Similar to coreboot, the structure in oreboot is per vendor and mainboard.

Multiple architectures and SoCs are supported respectively, and their common

code is shared between the boards. Boards may have variants if minor deviations

would otherwise cause too much code duplication.



### Emulation



- `qemu-riscv`



### Hardware



#### RISC-V



##### Allwinner D1 SoC



- Sipeed Lichee RV Dock / Dock Pro

- MangoPi MQ-Pro

- DongshanPi Nezha STU

- Allwinner Nezha



### Previous Implementations



For reference, [earlier approaches are documented](graveyard.md). Have a look at

those for x86 and Arm platforms and mainboards.



### Parked for Revival



Earlier emulation targets have been parked in `src.broken/mainboard/emulation/`.

They are supposed to provide a general understanding of each architecture that

oreboot seeks to support:



- `qemu-armv7`

- `qemu-aarch64`

- `qemu-q35`



## Ground Rules



- `Makefile`s must be simple. Use `xtask` instead for control flow, e.g., adding

  headers or checksums to the binaries, sitchting images, etc..

- `Cargo.toml` in the respective `src/mainboard/$VENDOR/$BOARD` (sub)directories

  allow for board-specific dependencies and building all stages in parallel.

- All code and markup is auto-formatted with `make format` with no exceptions.

  A CI check will tell if a change does not adhere to the formatting rules.

- There will be no code written in C. We write all code in Rust.

- We will not run our own Gerrit. We are using GitHub for now, and the GitHub

  Pull Request review mechanism.

- We will not run our own Jenkins. We will use the most appropriate CI; for

  now, that is GitHub, but we will be flexible.



## Copyright and License



The copyright on oreboot is owned by quite a large number of individual

developers and companies. Please check the individual source files for details.



oreboot is licensed under the terms of the GNU General Public License (GPL).

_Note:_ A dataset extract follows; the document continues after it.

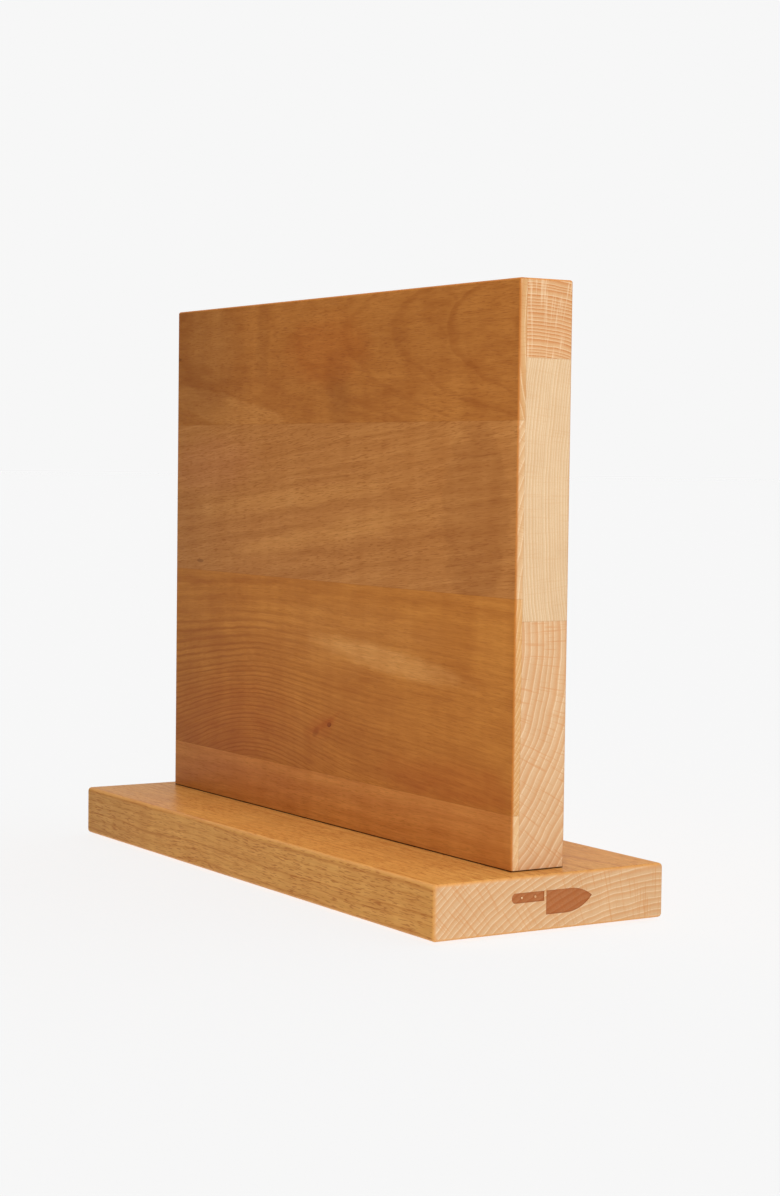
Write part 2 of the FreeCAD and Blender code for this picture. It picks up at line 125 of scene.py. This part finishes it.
def add_room():
    """Light from all round, bright behind the object and dim in front of it. The camera itself sees an even
    backdrop."""
    world = bpy.data.worlds.new("studio")
    world.use_nodes = True
    tree = world.node_tree
    direction = tree.nodes.new("ShaderNodeTexCoord").outputs["Generated"]
    split = tree.nodes.new("ShaderNodeSeparateXYZ")
    ramp = tree.nodes.new("ShaderNodeMapRange")
    ramp.interpolation_type = "SMOOTHSTEP"
    for socket, number in zip(ramp.inputs[1:5], (*ROOM_TURN, DIM_SIDE, BRIGHT_SIDE)):
        socket.default_value = number
    tree.links.new(direction, split.inputs[0])
    tree.links.new(split.outputs["Y"], ramp.inputs[0])
    seen = tree.nodes.new("ShaderNodeMix")
    tree.links.new(tree.nodes.new("ShaderNodeLightPath").outputs["Is Camera Ray"], seen.inputs["Factor"])
    tree.links.new(ramp.outputs[0], seen.inputs["A"])
    seen.inputs["B"].default_value = BACKDROP
    tree.links.new(seen.outputs["Result"], tree.nodes["Background"].inputs["Color"])
    bpy.context.scene.world = world


# Shader nodes


class Shader:
    """A material's node tree, with a short call for each kind of node. Every value may be a number, a colour
    or the output of another node."""

    def __init__(self, name):
        self.material = bpy.data.materials.new(name)
        self.material.use_nodes = True
        self.tree = self.material.node_tree
        self.surface = self.tree.nodes["Principled BSDF"]
        self.place = self.node("ShaderNodeTexCoord").outputs["Object"]
        self.facing = self.node("ShaderNodeTexCoord").outputs["Normal"]

    def node(self, kind, **settings):
        node = self.tree.nodes.new(kind)
        for setting, value in settings.items():
            setattr(node, setting, value)
        return node

    def put(self, socket, value):
        if isinstance(value, bpy.types.NodeSocket):
            self.tree.links.new(value, socket)
        else:
            socket.default_value = value

    def math(self, operation, *values, clamp=False):
        node = self.node("ShaderNodeMath", operation=operation, use_clamp=clamp)
        for socket, value in zip(node.inputs, values):
            self.put(socket, value)
        return node.outputs[0]

    def add(self, a, b):
        return self.math("ADD", a, b)

    def times(self, a, b):
        return self.math("MULTIPLY", a, b)

    def shifted(self, value, gain, offset=0.0):
        """The value times gain, plus offset."""
        return self.math("MULTIPLY_ADD", value, gain, offset)

    def rest(self, share):
        """What a share leaves of 1."""
        return self.math("SUBTRACT", 1.0, share)

    def size(self, value):
        """The value without its sign."""
        return self.math("ABSOLUTE", value)

    def split(self, vector):
        node = self.node("ShaderNodeSeparateXYZ")
        self.put(node.inputs[0], vector)
        return node.outputs

    def joined(self, x, y, z):
        node = self.node("ShaderNodeCombineXYZ")
        for socket, value in zip(node.inputs, (x, y, z)):
            self.put(socket, value)
        return node.outputs[0]

    def noise(self, vector, detail=1.0, roughness=0.5, distortion=0.0):
        """Soft noise that wanders about 0.5, with features about one unit across."""
        node = self.node("ShaderNodeTexNoise")
        self.put(node.inputs["Vector"], vector)
        self.put(node.inputs["Scale"], 1.0)
        self.put(node.inputs["Detail"], detail)
        self.put(node.inputs["Roughness"], roughness)
        self.put(node.inputs["Distortion"], distortion)
        return node.outputs["Fac"]

    def noise_over(self, values, sizes, *character):
        """Noise over three values, with features of these sizes along them."""
        scaled = (self.times(value, 1 / size) for value, size in zip(values, sizes))
        return self.noise(self.joined(*scaled), *character)

    def step(self, value, low, high):
        """0 below low, 1 above high and smooth between them."""
        node = self.node("ShaderNodeMapRange", interpolation_type="SMOOTHSTEP")
        for socket, number in zip(node.inputs, (value, low, high, 0.0, 1.0)):
            self.put(socket, number)
        return node.outputs[0]

    def mix(self, share, a, b, blend="MIX"):
        node = self.node("ShaderNodeMix", data_type="RGBA", blend_type=blend)
        self.put(node.inputs["Factor"], share)
        for socket, colour in zip(node.inputs[6:8], (a, b)):
            self.put(socket, colour)
        return node.outputs[2]

    def brighter(self, colour, factor):
        """The colour times a factor."""
        return self.mix(1.0, colour, self.joined(factor, factor, factor), "MULTIPLY")

    def toned(self, colour, factor):
        """The colour times a factor, redder where that is under 1 and yellower where it is over."""
        red, blue = self.shifted(factor, 0.7, 0.3), self.shifted(factor, 1.5, -0.5)
        return self.mix(1.0, colour, self.joined(red, self.shifted(factor, 1.1, -0.1), blue), "MULTIPLY")

    def finish(self, colour, roughness, height, bump_depth):
        """Sends colour, roughness and a bump height to the surface."""
        self.put(self.surface.inputs["Base Color"], colour)
        self.put(self.surface.inputs["Roughness"], roughness)
        bump = self.node("ShaderNodeBump")
        self.put(bump.inputs["Strength"], 1.0)
        self.put(bump.inputs["Distance"], bump_depth)
        self.put(bump.inputs["Height"], height)
        self.tree.links.new(bump.outputs[0], self.surface.inputs["Normal"])


# Beech

TOUCHING = 0.01 * MM  # faces closer than this touch
WOOD_IOR = 1.12  # low, because oiled wood has only a faint gloss
WOOD_BUMP = 0.02 * MM
CREAM = linear(242, 214, 176)
PALE = linear(222, 156, 84)
RED = linear(176, 90, 32)
BROWN = linear(140, 78, 32)
KNOT = linear(92, 44, 18)
# painted shadow colour for the line along the panel's foot on the base
FOOT_SHADOW = linear(64, 32, 14)


@dataclass
class Swell:
    """A place where the growth rings bulge: its middle, how far it spreads along x and z, and its height."""

    x: float
    z: float
    wide: float
    high: float
    lift: float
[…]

Some files are licensed under the "GPL (version 2, or any later version)",

and some files are licensed under the "GPL, version 2". For some parts, which

were derived from other projects, other (GPL-compatible) licenses may apply.

Please check the individual source files for details.



This makes the resulting oreboot images licensed under the GPL, version 2.